Connu pour mettre en scène ses propres pièces [lire nos chroniques des 15 mars 2014, 27 octobre 2012 et 23 septembre 2009], Heiner Goebbels (né en 1952) invita le natif de Bretagne à créer un solo sauvage (« wild ») pour l’édition 2018 de Schlossmediale (Werdenberg, Suisse). Selon l’interprète, N°20/58 « est pensé comme un chemin de croix qui part du lointain pour finir proche en passant par un foisonnement de trilles qui lient deux Arias de Jean-Sébastien Bach » (ibid.). D’abord ensevelie sous les sons d’une bande enregistrée, la cornemuse affronte ou alimente un univers cauchemardesque (orage, tonnerre, martellement industriel, etc.) qui ne peut laisser indifférent.
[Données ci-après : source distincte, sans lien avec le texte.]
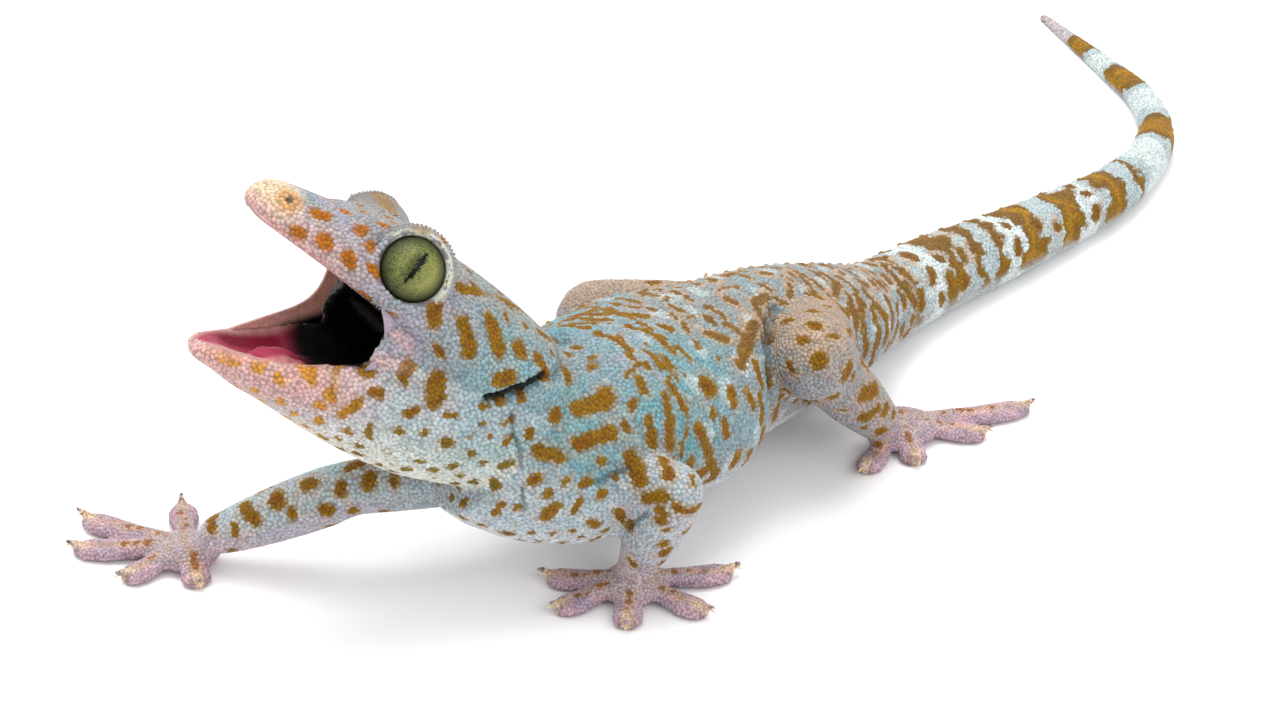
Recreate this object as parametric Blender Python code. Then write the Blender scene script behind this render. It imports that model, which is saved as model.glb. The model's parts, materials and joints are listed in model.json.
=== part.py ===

C’est grâce au sonneur Matthew Welch qui en a gravé une version pour cornemuse en si bémol – la cornemuse écossaise – qu’Erwan Keravec s’est intéressé à Two Pages (1968) de Philip Glass (né en 1937). Responsable de la prise de son et du mixage du présent enregistrement, Manu Le Duigou a disposé un arbre à micros au milieu du studio pour capter au mieux une infinité de couleurs acoustiques, en particulier dans ce quart d’heure au flux continu qui voit le musicien se déplacer lentement de droite à gauche. On admire la virtuosité de l’interprète, qui mène facilement à la transe.
Terminons avec Éliane Radigue (née en 1932). Pionnière de la musique synthétique qui fut proche de deux Pierre dans les années cinquante, Schaeffer et Henry, la compositrice fête au printemps 2021 son demi-siècle d’activité, si l’on considère comme elle la date de son premier vrai concert, à New York, le 6 avril 1971. Depuis vingt ans seulement, elle accepte de collaborer avec des admirateurs de son art, tels le bassiste Kasper Toeplitz ou la clarinettiste Carol Robinson – d’ailleurs également compositeurs.
L’idée d’Occam Ocean lui est venue lors d’une visite de la section géologie du musée de Los Angeles, en 1970. La première partie du titre fait référence à un livre de science-fiction lu à l’époque, Le rasoir d’Occam ; pour ce qui est de l’océan, avec ses grandes vagues et ses légers clapotis, « c’est ce qui nous permet le mieux d’avoir sur terre le sentiment physique de cette immensité » qui cerne l’être humain (in Bernard Girard, Conversation avec Éliane Radigue, Aedam Musicae, 2013) [lire notre critique de l’ouvrage]. Nouvelle pièce ajoutée au cycle, Occam XXVII hypnotise l’auditeur non par sa structure, comme le fait Glass, mais par sa matière même, variété de grincements (grain-cements), grésillement et bourdonnements qui mutent pendant un peu plus de vingt minutes.